My husband’s decree immediately after leaving the screening: “Anyone who likes that movie is seriously fucked up.”

I never heard of Frank Miller or his graphic novels. This is a good thing. SIN CITY should not be just for Miller fans and devotees of graphic comic books. SIN CITY is perfect in every way, from the dialogue, casting, story, and the overall genius black-and-white presentation.

Mickey Rourke, you can move out of your car. If you stay in your Marv makeup you can be bigger than Tom Cruise. Marv is your Terry Malloy. Benicio Del Toro, they made you look gorgeous as Jackie Boy.

And how right is it to see Rutger Hauer not in a straight-to-Blockbuster movie? Rutger, I still believe Harrison Ford sabotaged your career after BLADE RUNNER. He was jealous of your charmingly depraved, but emotionally riveting, Roy Batty. And Jaime King? Great directing by Miller, Robert Rodriguez, or special guest director Quentin Tarantino made you look like you can act! I would be nitpicking on a fantastic assembled cast if I mentioned less-than-perfect Josh Harnett (The Salesman) and Alexis Bledel (Becky).Why is Brittany Murphy (Shellie) still making movies?

SIN CITY is based on three stories that, like PULP FICTION, loosely tie together. The first main story is “The Hard Good-Bye” about ex-con Marv (Rourke), a scarred monster who wakes up next to a dead hooker, Goldie (Jaime King). Marv decides to avenge her murder and finds the trail leads to Kevin (Elijah Wood, who actually might have a career after LOTR as long as he keeps his mouth shut), a killer who likes to eat his hookers and then mount their heads at his farm. Marv cannot die but slices and dices all that come along his path of vengeance. Marv is helped by Goldie’s twin sister (King, again), also a prostitute.

“The Big Fat Kill” takes place in a town ruled by prostitutes. Gail, the leader, (Rosario Dawson, doing a fabulous nude scene), has made an unholy alliance with cops. Corrupt cop Jack Rafferty (Benicio Del Toro) turns up looking for Dwight (Clive Owen), the current boyfriend of his ex-girlfriend, waitress Shellie. Dwight, a former lover of Gail’s, is followed by Jackie to the prostitute’s stronghold. The gang of killer-prostitutes slaughter Jackie and his men. From then on, SIN CITY is all about Jackie Boy’s decapitated head.

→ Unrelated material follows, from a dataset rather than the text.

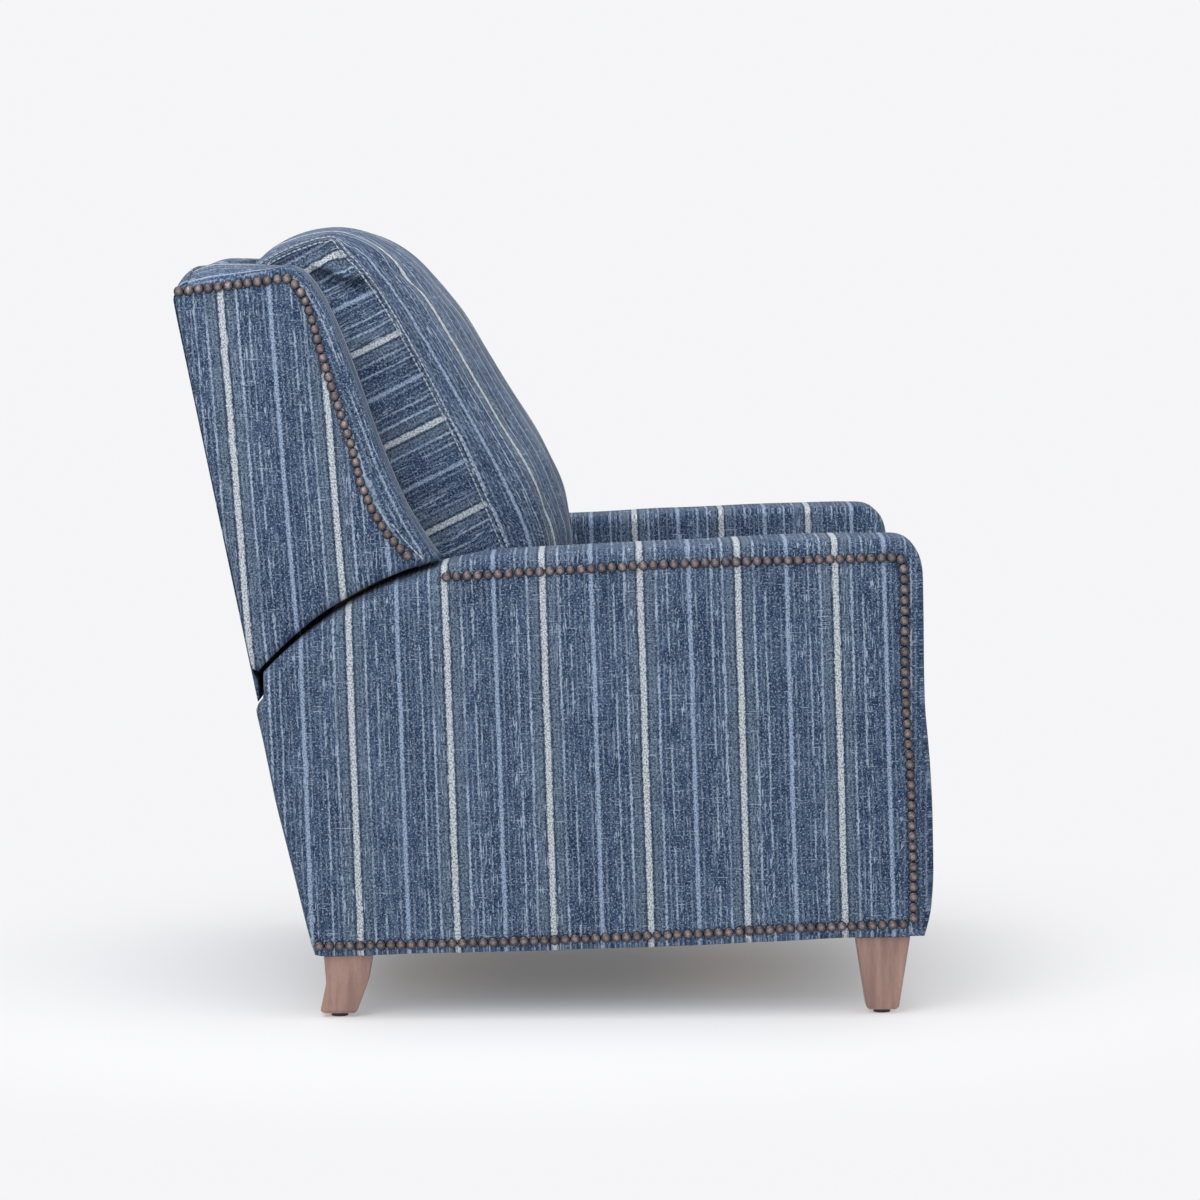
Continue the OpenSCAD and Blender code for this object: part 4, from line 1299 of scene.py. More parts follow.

In “That Yellow Bastard,” old, ailing cop John Hartigan (Bruce Willis) rescues an 11 year old girl from Junior (Nick Stahl), a serial killer whose father is a powerful senator (Powers Boothe). Framed, Haritgan goes to prison for eight years. The little girl writes him every week. After getting out, Haritgan finds the girl, Nancy (now Jessica Alba), dancing at a bar swinging a big whip. Nineteen years old, she is in love with the old man who saved her life. But there is a yellow-faced, demon-bastard (Nick Stahl) following them.

Robert Rodriguez did the honorable thing mounting SIN CITY. He said he wanted to do Frank Miller’s SIN CITY, not Robert Rodriguez’s SIN CITY. In sharing a directing credit with the legendary Frank Miller, Rodriguez had to quit the DGA (Director’s Guild of America). He also got the brilliant Quentin Tarantino to be guest director.

For those people horrified by the violence in SIN CITY, it is ultra-cartoonish and cannot be viewed as a primer for teenage serial killers or axe murderers. The audience understands that butchered and decapitated victims do not come back to life. People do not turn into yellow demons with fake phalluses or survive being blown to bits by machine guns. And, all the really bad guys get horribly sacrificed for their misdeeds (especially gruesome is the fate that Marv delivers to Kevin).

The look of SIN CITY is breathtaking. Rodriguez and Miller used DLP Cinema(TM) technology to produce a seductive range of bright blacks and brilliant colors. The entire movie was color-corrected digitally and used a special technique that added “spot” colors to the overall black-and-white photography.

While most of the cast is exceptional, Rourke holds the movie together with an absolute command of the screen. I don’t know yet if it was Rodriguez or Tarantino that cast him as Marv, but Rourke is back and he has SIN CITY to thank for resurrecting his self-acknowledged dead career.

(A dead career may indeed be Rourke’s opinion, but I loved him in SPUN.)